The ripple carry adder of FIG. 2C is often the least expensive in terms of silicon area to implement in hardware, but it has the disadvantage of being slow when wide numbers with lots of bits are being added because the speed limiter is the time it takes for the carry signal to propagate from the least significant bit to the most significant bit. This has prompted computer designers to look for alternative approaches which can add numbers faster than a ripple adder of the same width can.

One such attempt is the carry-select adder shown in FIG. 3A, which is known in the art. The technique involves doing the addition twice for each section of the adder: once assuming that the carry in equals 0 and once assuming the carry in equals 1. The carry input signal then goes to the select input of a multiplexer which selects the correct sum and carry outputs from the correct adder and presents them to the adder outputs. While this approach is slower for a single stage like that shown in FIG. 3A, a multistage adder constructed this way like the one shown in FIG. 3B with the C_{3 }output of one stage coupled to the C_{0 }input of the next greatly enhances performance because the worst case delay of each additional stage bypasses the adders and only involves the delay from the multiplexer select input to its output. In FIG. 3B only the carry multiplexers are shown to illustrate the critical path passes from C_{4 }to C_{8 }to C_{12 }and C_{16 }which completely bypasses the adders in all of the high order stages. The cost of this approach is an adder that takes roughly twice the area to implement since twice as many adder bits are required.

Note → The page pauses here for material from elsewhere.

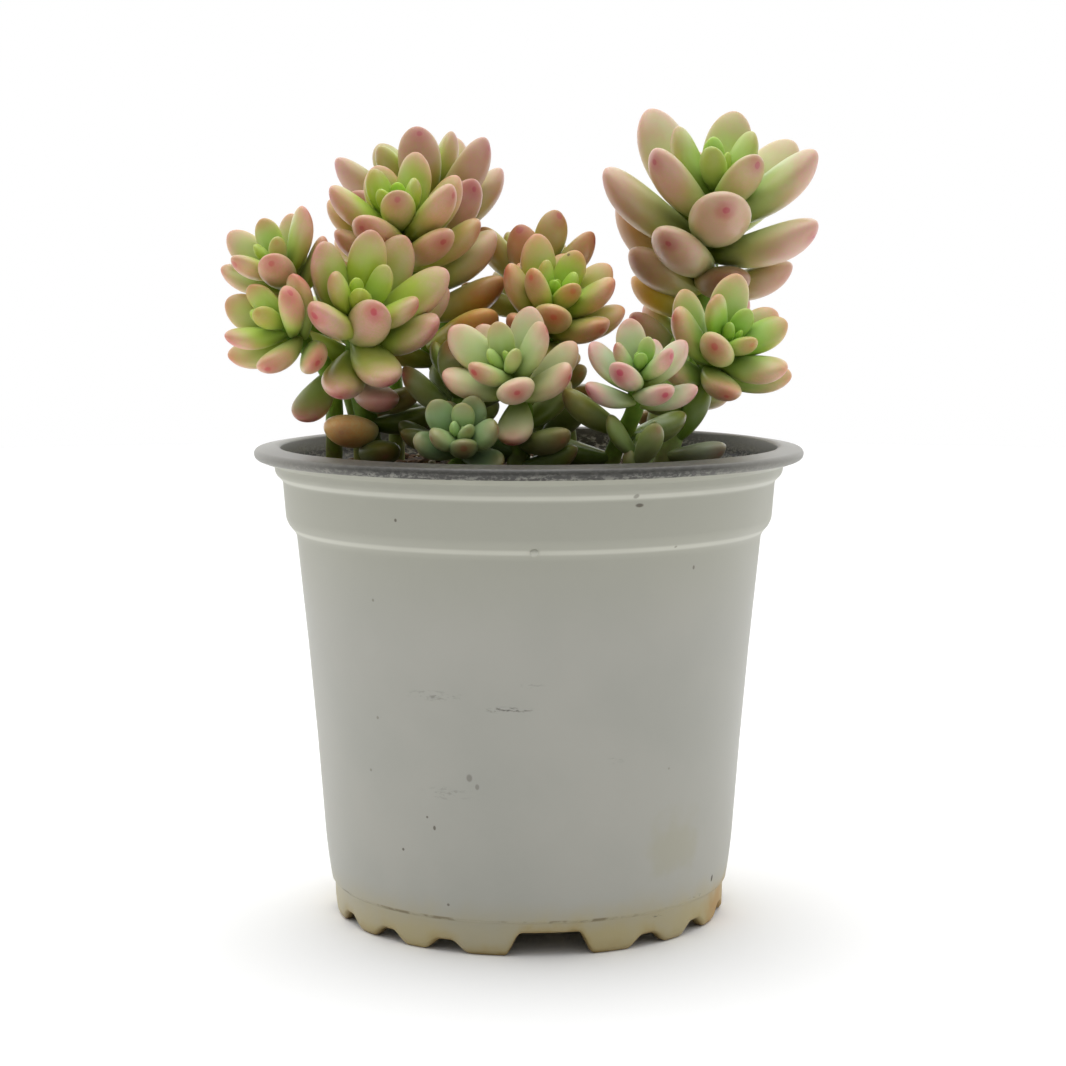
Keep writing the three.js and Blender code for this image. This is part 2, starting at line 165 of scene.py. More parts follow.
def make_floor():
    bm = bmesh.new()
    bmesh.ops.create_circle(bm, cap_ends=True, segments=FLOOR_SIDES, radius=FLOOR_RADIUS * MM)
    mesh = bpy.data.meshes.new("floor")
    bm.to_mesh(mesh)
    bm.free()
    material, tree, shader = new_material("white_paper_sweep", Roughness=0.9)
    shader.inputs["Base Color"].default_value = linear("#fdfdfd")
    mesh.materials.append(material)
    floor = bpy.data.objects.new("floor", mesh)
    floor.location.z = -FLOOR_DROP * MM
    bpy.context.scene.collection.objects.link(floor)


def make_sky():
    """White for the camera, and for the light a soft glow that grows backwards and upwards."""
    sky = bpy.data.worlds.new("sky")
    sky.use_nodes = True
    tree = sky.node_tree
    tree.nodes.clear()
    way = add_node(tree, "TexCoord", output="Generated")
    back = add_node(tree, "SeparateXYZ", (way,), "Y")
    upper = add_node(tree, "Math", (back.node.outputs["Z"], 0.0), operation="MAXIMUM")
    glow = add_node(tree, "MapRange", (back, *SKY_TURNS, SKY_FRONT, SKY_BEHIND), **EASED)
    strength = add_node(tree, "Math", (upper, SKY_ABOVE, glow), operation="MULTIPLY_ADD")
    lit = add_node(tree, "Background", {"Color": linear("#ffffff"), "Strength": strength})
    seen = add_node(tree, "Background", {"Color": linear("#ffffff"), "Strength": 1.0})
    by_camera = add_node(tree, "LightPath", output="Is Camera Ray")
    mixed = add_node(tree, "MixShader", (by_camera, lit, seen))
    tree.links.new(mixed, tree.nodes.new("ShaderNodeOutputWorld").inputs["Surface"])
    bpy.context.scene.world = sky


def make_panel(name, place, size, power):
    """A soft panel that faces the middle of the plant."""
    light = bpy.data.lights.new(name, "AREA")
    light.shape = "RECTANGLE"
    light.size, light.size_y = size[0] * MM, size[1] * MM
    light.energy = power
    panel = bpy.data.objects.new(name, light)
    panel.location = Vector(place) * MM
    towards = Vector((0, 0, AIM_HEIGHT)) * MM - panel.location
    panel.rotation_euler = towards.to_track_quat("-Z", "Y").to_euler()
    bpy.context.scene.collection.objects.link(panel)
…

Another attempt known in the art is the carry-look-ahead adder shown in FIGS. 4A, **4**B and **4**C. The basic adder cell is shown in FIG. 4A and the truth table is shown in FIG. 4B. Its key feature is that it has no carry in signal, no carry out signal, and no sum out signal. Instead, they have been replaced with two outputs G_{i }and P_{i}. The G_{i }signal is known as the carry-generate signal. It has a value of logic one if a carry out equal to logic one will occur in a full adder like the one shown in FIG. 2A as a result solely of A_{i }and B_{i}. This can only occur if both A_{i }and B_{i }equal logic one, since this will result in a sum of either 2 or 3 depending on the carry input. Thus logic equation for the carry-generate signal is G_{i}=A_{i }AND B_{i}.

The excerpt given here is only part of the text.